WHAT YOU WILL DO » In the material below, find all lines with the string "bodies" and copy them.

DATASET SECTION »
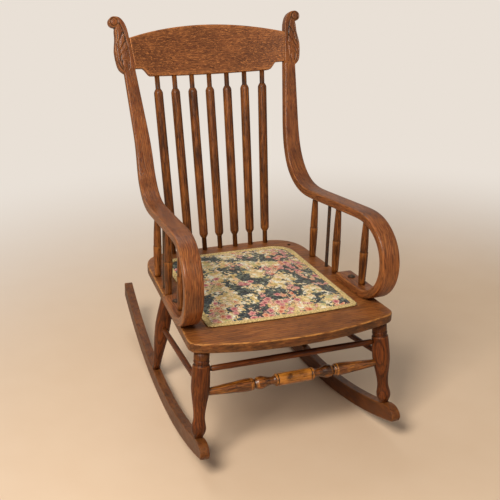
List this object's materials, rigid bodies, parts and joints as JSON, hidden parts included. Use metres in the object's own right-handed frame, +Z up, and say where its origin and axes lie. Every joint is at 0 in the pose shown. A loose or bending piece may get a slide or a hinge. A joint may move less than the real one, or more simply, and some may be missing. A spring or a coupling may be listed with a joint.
{
  "type": "rocking chair",
  "caption": "Oak rocking chair on curved runners, with bentwood post-and-arm loops, a spindle back, turned legs and stretchers, and a padded panel in a plank seat.",
  "frame": {"origin": "on the floor, midway between the front and rear ends of the rockers and midway across the chair", "axes": "+Z up, the chair faces -Y, +X to the viewer's right from the front"},
  "size_m": [0.5424, 0.869, 0.9635],
  "materials": {
    "oak_seat": "worn satin stain on plain-sawn oak",
    "oak_bent": "satin stain on steam-bent oak",
    "oak_crest": "satin stain on quarter-sawn oak",
    "oak_spindles": "satin stain on turned oak",
    "oak_legs": "satin dark stain on turned oak",
    "oak_golden": "satin golden stain on turned oak",
    "oak_hidden": "plain oak",
    "oak_rockers": "satin stain on sawn oak",
    "steel": "dull blackened steel",
    "tapestry": "woven verdure tapestry",
    "braid": "woven furniture braid"
  },
  "bodies": {
    "root": {"seat_plank": "oak_seat", "panel_board": "oak_hidden", "seat_pad": "tapestry", "panel_braid": "braid", "left_bent_arm": "oak_bent", "right_bent_arm": "oak_bent", "crest_rail": "oak_crest", "back_spindle_1": "oak_spindles", "back_spindle_2": "oak_spindles", "back_spindle_3": "oak_spindles", "back_spindle_4": "oak_spindles", "back_spindle_5": "oak_spindles", "back_spindle_6": "oak_spindles", "back_spindle_7": "oak_spindles", "left_front_arm_spindle": "oak_spindles", "left_mid_arm_spindle": "oak_spindles", "left_rear_arm_spindle": "oak_spindles", "right_front_arm_spindle": "oak_spindles", "right_mid_arm_spindle": "oak_spindles", "right_rear_arm_spindle": "oak_spindles", "left_arm_rod": "steel", "right_arm_rod": "steel", "rod_nuts": "steel", "foot_bolts": "steel", "foot_bolt_nuts": "steel", "crest_dowels": "oak_hidden", "left_front_leg": "oak_legs", "right_front_leg": "oak_legs", "left_rear_leg": "oak_legs", "right_rear_leg": "oak_legs", "upper_front_stretcher": "oak_legs", "turned_front_stretcher": "oak_golden", "left_side_stretcher": "oak_legs", "right_side_stretcher": "oak_legs", "rear_stretcher": "oak_legs", "left_rocker": "oak_rockers", "right_rocker": "oak_rockers", "rocker_pins": "oak_hidden", "seat_plugs": "oak_hidden", "panel_screws": "steel"}
  },
  "joints": []
}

FINISHED ANSWER »
List this object's materials, rigid bodies, parts and joints as JSON, hidden parts included. Use metres in the object's own right-handed frame, +Z up, and say where its origin and axes lie. Every joint is at 0 in the pose shown. A loose or bending piece may get a slide or a hinge. A joint may move less than the real one, or more simply, and some may be missing. A spring or a coupling may be listed with a joint.
  "bodies": {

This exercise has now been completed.